__TASK STATEMENT__. Can you write out all of the material below, word for word?
-- START INFORMATION SHOWN --
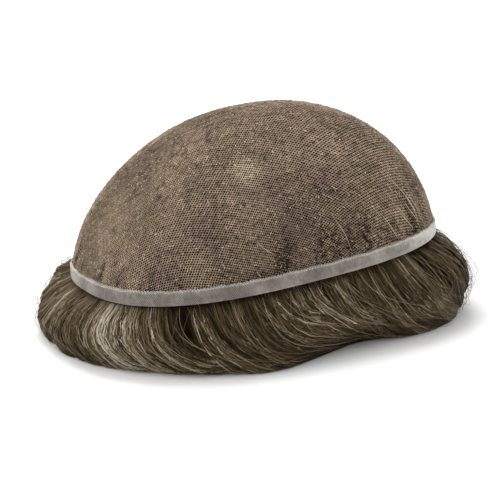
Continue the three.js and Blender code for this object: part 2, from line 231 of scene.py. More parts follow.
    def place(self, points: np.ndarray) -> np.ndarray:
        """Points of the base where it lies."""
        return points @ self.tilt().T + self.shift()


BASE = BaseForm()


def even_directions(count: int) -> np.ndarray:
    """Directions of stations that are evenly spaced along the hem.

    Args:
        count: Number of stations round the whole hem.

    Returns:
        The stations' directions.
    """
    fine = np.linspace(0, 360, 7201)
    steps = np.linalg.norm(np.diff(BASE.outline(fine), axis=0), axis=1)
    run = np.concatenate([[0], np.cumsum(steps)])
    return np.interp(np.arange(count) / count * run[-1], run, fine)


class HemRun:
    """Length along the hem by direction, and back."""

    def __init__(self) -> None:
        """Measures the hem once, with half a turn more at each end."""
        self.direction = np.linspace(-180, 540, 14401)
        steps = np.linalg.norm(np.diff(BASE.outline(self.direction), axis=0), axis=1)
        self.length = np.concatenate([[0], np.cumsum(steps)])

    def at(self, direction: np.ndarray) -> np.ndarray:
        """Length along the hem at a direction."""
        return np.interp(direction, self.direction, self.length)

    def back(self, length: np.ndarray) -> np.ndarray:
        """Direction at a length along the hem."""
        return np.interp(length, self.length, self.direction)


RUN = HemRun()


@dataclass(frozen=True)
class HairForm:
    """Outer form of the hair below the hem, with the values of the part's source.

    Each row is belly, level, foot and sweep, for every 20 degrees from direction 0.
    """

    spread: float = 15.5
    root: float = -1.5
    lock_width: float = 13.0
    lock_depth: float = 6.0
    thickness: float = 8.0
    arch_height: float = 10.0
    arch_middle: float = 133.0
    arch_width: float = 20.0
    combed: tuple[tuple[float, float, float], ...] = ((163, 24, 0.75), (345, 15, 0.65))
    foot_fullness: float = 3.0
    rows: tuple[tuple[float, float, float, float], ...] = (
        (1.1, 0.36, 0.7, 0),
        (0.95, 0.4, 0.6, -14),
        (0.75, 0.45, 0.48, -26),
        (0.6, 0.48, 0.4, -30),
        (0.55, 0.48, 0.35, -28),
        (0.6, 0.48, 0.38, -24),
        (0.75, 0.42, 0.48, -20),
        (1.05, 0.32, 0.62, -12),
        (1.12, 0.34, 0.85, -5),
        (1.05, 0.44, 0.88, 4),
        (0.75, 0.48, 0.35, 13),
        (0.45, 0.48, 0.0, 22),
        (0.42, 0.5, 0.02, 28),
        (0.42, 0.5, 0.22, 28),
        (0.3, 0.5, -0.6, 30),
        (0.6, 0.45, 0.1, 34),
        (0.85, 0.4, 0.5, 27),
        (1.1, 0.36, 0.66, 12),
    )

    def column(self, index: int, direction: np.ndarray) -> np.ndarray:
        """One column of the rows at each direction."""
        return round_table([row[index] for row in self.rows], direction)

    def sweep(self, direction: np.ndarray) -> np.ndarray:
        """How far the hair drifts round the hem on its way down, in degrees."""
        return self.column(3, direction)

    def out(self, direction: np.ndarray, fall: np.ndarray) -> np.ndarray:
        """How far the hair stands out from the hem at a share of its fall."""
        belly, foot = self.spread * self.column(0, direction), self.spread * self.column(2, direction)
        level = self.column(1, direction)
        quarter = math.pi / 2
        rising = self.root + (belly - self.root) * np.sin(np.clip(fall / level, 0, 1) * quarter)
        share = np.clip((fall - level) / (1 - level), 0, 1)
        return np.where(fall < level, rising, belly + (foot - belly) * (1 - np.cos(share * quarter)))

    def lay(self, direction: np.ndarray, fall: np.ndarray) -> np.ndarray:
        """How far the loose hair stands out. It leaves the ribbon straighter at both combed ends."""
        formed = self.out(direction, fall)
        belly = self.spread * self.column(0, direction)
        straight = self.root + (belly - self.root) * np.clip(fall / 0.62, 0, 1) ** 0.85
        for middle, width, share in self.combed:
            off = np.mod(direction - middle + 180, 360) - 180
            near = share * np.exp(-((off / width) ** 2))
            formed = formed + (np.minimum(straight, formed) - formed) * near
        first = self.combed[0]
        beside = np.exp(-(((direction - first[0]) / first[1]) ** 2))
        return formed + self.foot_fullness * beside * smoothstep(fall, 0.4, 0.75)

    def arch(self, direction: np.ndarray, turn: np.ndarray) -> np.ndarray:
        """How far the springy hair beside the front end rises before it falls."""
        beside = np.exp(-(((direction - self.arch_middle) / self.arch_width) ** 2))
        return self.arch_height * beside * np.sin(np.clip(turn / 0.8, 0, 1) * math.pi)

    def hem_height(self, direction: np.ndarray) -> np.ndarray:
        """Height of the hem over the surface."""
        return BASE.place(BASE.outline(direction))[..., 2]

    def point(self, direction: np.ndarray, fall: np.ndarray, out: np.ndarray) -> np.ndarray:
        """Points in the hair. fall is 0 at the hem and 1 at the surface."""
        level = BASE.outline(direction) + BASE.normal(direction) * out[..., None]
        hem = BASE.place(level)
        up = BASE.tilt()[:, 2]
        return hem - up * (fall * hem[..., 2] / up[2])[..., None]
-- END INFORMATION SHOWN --
__WRITTEN ANSWER__.
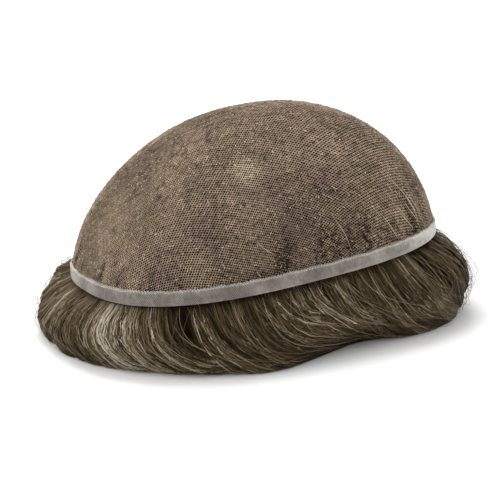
Continue the three.js and Blender code for this object: part 2, from line 231 of scene.py. More parts follow.
    def place(self, points: np.ndarray) -> np.ndarray:
        """Points of the base where it lies."""
        return points @ self.tilt().T + self.shift()


BASE = BaseForm()


def even_directions(count: int) -> np.ndarray:
    """Directions of stations that are evenly spaced along the hem.

    Args:
        count: Number of stations round the whole hem.

    Returns:
        The stations' directions.
    """
    fine = np.linspace(0, 360, 7201)
    steps = np.linalg.norm(np.diff(BASE.outline(fine), axis=0), axis=1)
    run = np.concatenate([[0], np.cumsum(steps)])
    return np.interp(np.arange(count) / count * run[-1], run, fine)


class HemRun:
    """Length along the hem by direction, and back."""

    def __init__(self) -> None:
        """Measures the hem once, with half a turn more at each end."""
        self.direction = np.linspace(-180, 540, 14401)
        steps = np.linalg.norm(np.diff(BASE.outline(self.direction), axis=0), axis=1)
        self.length = np.concatenate([[0], np.cumsum(steps)])

    def at(self, direction: np.ndarray) -> np.ndarray:
        """Length along the hem at a direction."""
        return np.interp(direction, self.direction, self.length)

    def back(self, length: np.ndarray) -> np.ndarray:
        """Direction at a length along the hem."""
        return np.interp(length, self.length, self.direction)


RUN = HemRun()


@dataclass(frozen=True)
class HairForm:
    """Outer form of the hair below the hem, with the values of the part's source.

    Each row is belly, level, foot and sweep, for every 20 degrees from direction 0.
    """

    spread: float = 15.5
    root: float = -1.5
    lock_width: float = 13.0
    lock_depth: float = 6.0
    thickness: float = 8.0
    arch_height: float = 10.0
    arch_middle: float = 133.0
    arch_width: float = 20.0
    combed: tuple[tuple[float, float, float], ...] = ((163, 24, 0.75), (345, 15, 0.65))
    foot_fullness: float = 3.0
    rows: tuple[tuple[float, float, float, float], ...] = (
        (1.1, 0.36, 0.7, 0),
        (0.95, 0.4, 0.6, -14),
        (0.75, 0.45, 0.48, -26),
        (0.6, 0.48, 0.4, -30),
        (0.55, 0.48, 0.35, -28),
        (0.6, 0.48, 0.38, -24),
        (0.75, 0.42, 0.48, -20),
        (1.05, 0.32, 0.62, -12),
        (1.12, 0.34, 0.85, -5),
        (1.05, 0.44, 0.88, 4),
        (0.75, 0.48, 0.35, 13),
        (0.45, 0.48, 0.0, 22),
        (0.42, 0.5, 0.02, 28),
        (0.42, 0.5, 0.22, 28),
        (0.3, 0.5, -0.6, 30),
        (0.6, 0.45, 0.1, 34),
        (0.85, 0.4, 0.5, 27),
        (1.1, 0.36, 0.66, 12),
    )

    def column(self, index: int, direction: np.ndarray) -> np.ndarray:
        """One column of the rows at each direction."""
        return round_table([row[index] for row in self.rows], direction)

    def sweep(self, direction: np.ndarray) -> np.ndarray:
        """How far the hair drifts round the hem on its way down, in degrees."""
        return self.column(3, direction)

    def out(self, direction: np.ndarray, fall: np.ndarray) -> np.ndarray:
        """How far the hair stands out from the hem at a share of its fall."""
        belly, foot = self.spread * self.column(0, direction), self.spread * self.column(2, direction)
        level = self.column(1, direction)
        quarter = math.pi / 2
        rising = self.root + (belly - self.root) * np.sin(np.clip(fall / level, 0, 1) * quarter)
        share = np.clip((fall - level) / (1 - level), 0, 1)
        return np.where(fall < level, rising, belly + (foot - belly) * (1 - np.cos(share * quarter)))

    def lay(self, direction: np.ndarray, fall: np.ndarray) -> np.ndarray:
        """How far the loose hair stands out. It leaves the ribbon straighter at both combed ends."""
        formed = self.out(direction, fall)
        belly = self.spread * self.column(0, direction)
        straight = self.root + (belly - self.root) * np.clip(fall / 0.62, 0, 1) ** 0.85
        for middle, width, share in self.combed:
            off = np.mod(direction - middle + 180, 360) - 180
            near = share * np.exp(-((off / width) ** 2))
            formed = formed + (np.minimum(straight, formed) - formed) * near
        first = self.combed[0]
        beside = np.exp(-(((direction - first[0]) / first[1]) ** 2))
        return formed + self.foot_fullness * beside * smoothstep(fall, 0.4, 0.75)

    def arch(self, direction: np.ndarray, turn: np.ndarray) -> np.ndarray:
        """How far the springy hair beside the front end rises before it falls."""
        beside = np.exp(-(((direction - self.arch_middle) / self.arch_width) ** 2))
        return self.arch_height * beside * np.sin(np.clip(turn / 0.8, 0, 1) * math.pi)

    def hem_height(self, direction: np.ndarray) -> np.ndarray:
        """Height of the hem over the surface."""
        return BASE.place(BASE.outline(direction))[..., 2]

    def point(self, direction: np.ndarray, fall: np.ndarray, out: np.ndarray) -> np.ndarray:
        """Points in the hair. fall is 0 at the hem and 1 at the surface."""
        level = BASE.outline(direction) + BASE.normal(direction) * out[..., None]
        hem = BASE.place(level)
        up = BASE.tilt()[:, 2]
        return hem - up * (fall * hem[..., 2] / up[2])[..., None]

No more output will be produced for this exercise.